Ok, I tried to call in with the details to this yesterday and now notice that some people have already beat me to the punch with a link to my own uncle’s research that he did as part of a team at Mother Earth News in the 1970’s and 80’s; I do think he may have written that article shown in the link though it has no by-line. I have sent a request to Car Talk to contact me or my uncle as he would probably like to talk about this - particularly what they did at Mother Earth. Only moments ago, after sending that request, did I find this blog.
What my uncle (Richard Freudenberger; now the Publisher of Back Home magazine) explained to me is that all combustion leaves unburnt particles in it and it is possible to repass those for further combustion. In the case of the engine, there were sufficiant particles for it to run. (EDIT: Ok, since writing this this morning, I have spoken to my uncle and he explained that my use of the term combustion is wrong, that to do this, full combustion would not work; he is going to to try to weigh in here this week when he comes down off the mountain and has access to twenty first century communications). BTW, his current book is “Alcohol Fuel: Making and Using Ethanol As a Renewable Fuel” and this book has been recommended by his former employer, Mother Earth News.

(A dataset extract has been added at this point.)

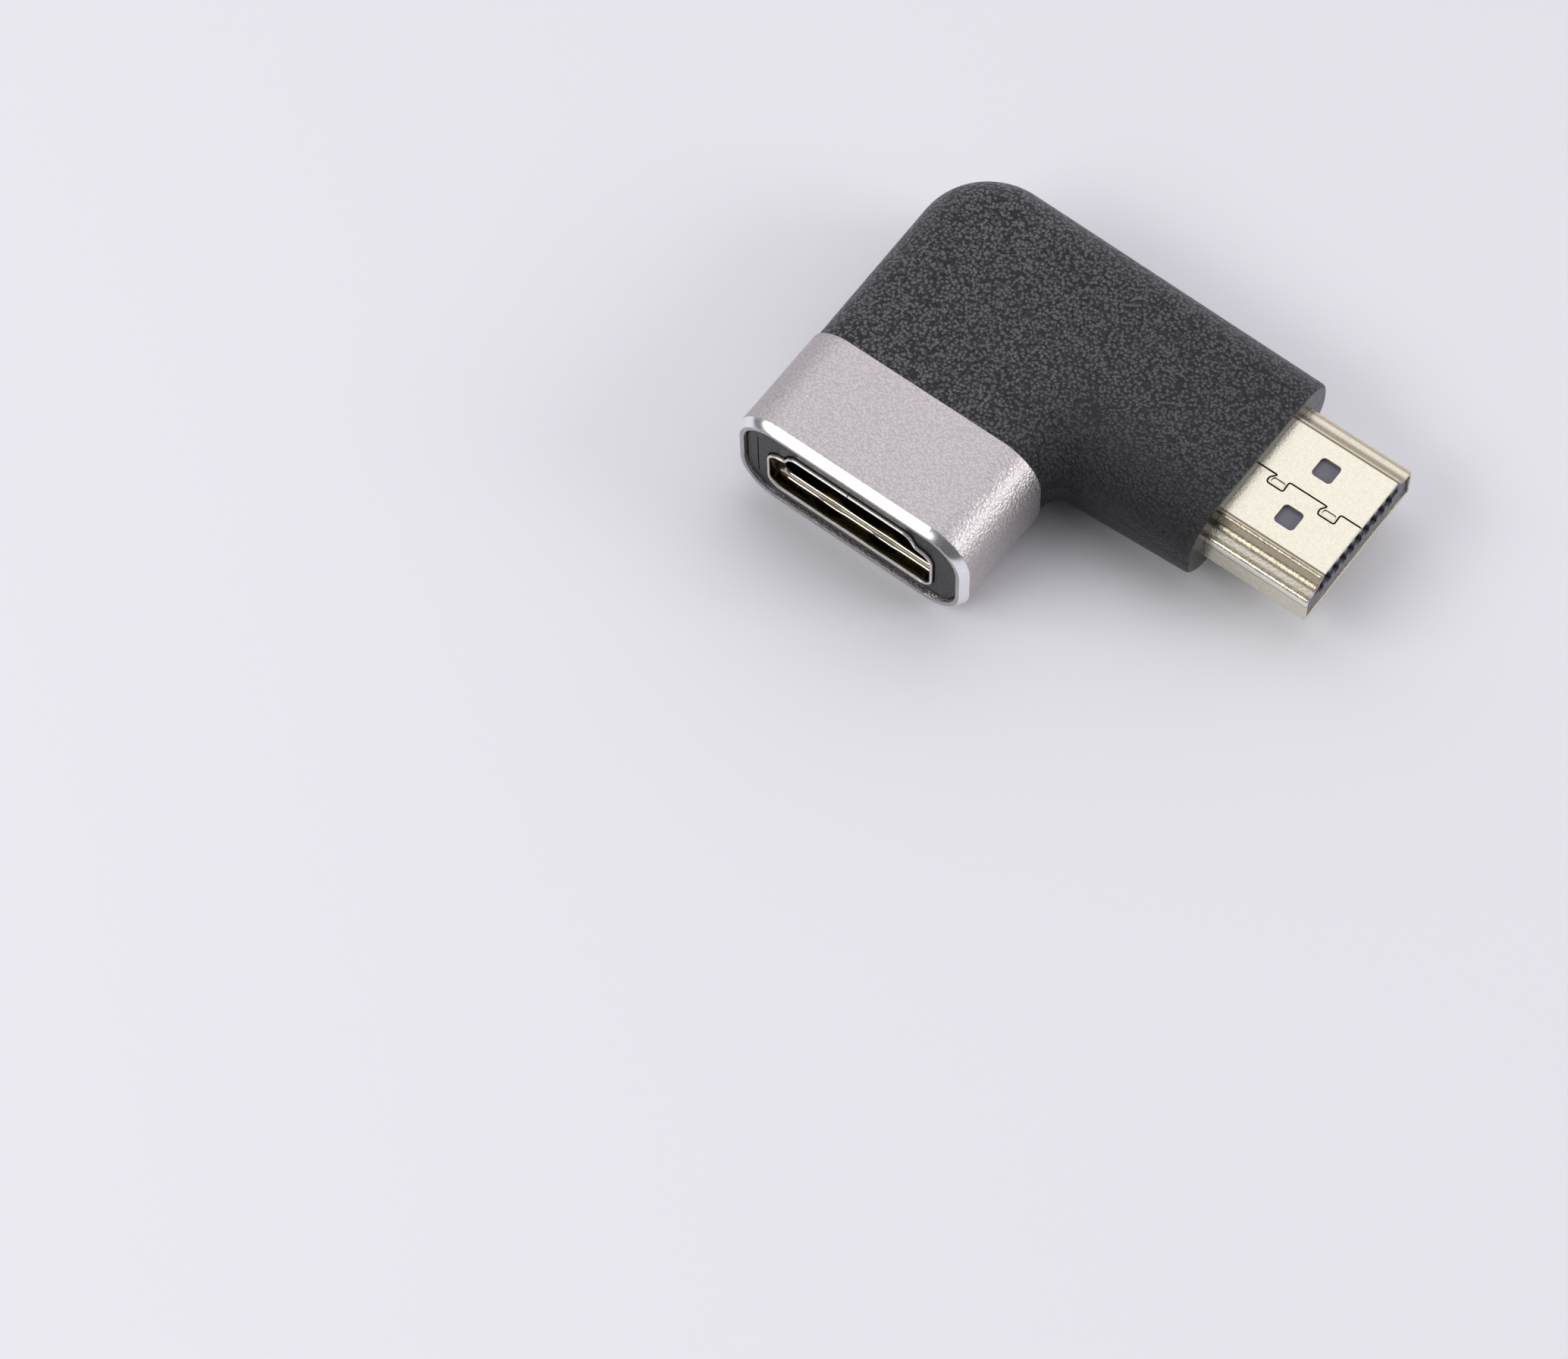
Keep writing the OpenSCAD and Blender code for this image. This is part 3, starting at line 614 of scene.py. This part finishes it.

I am going to call my uncle now and see if he might want to add to this.
Steve
Dear Guys,
Leave us to roll the Rock of Ignorance from the front of your Cave Entrance. The wood gas powered car is real, there is a you tube video showing a Harley running on the fumes from the cooker. When you make charcoal, if you condense the gases coming off you obtain a mixture of combustible liquids. I think the cooker the guy was talking about had two chambers, one with a firebox and an airtight one for the wood chips. The gases coming off the wood chips fed into the engine intake.
I think like the papermills extract the black liquor from the wood chips, by burning the wood chips. This must burn off the black liquor in the wood, to produce methane gas. Which in turn can be ignited in the cylinder.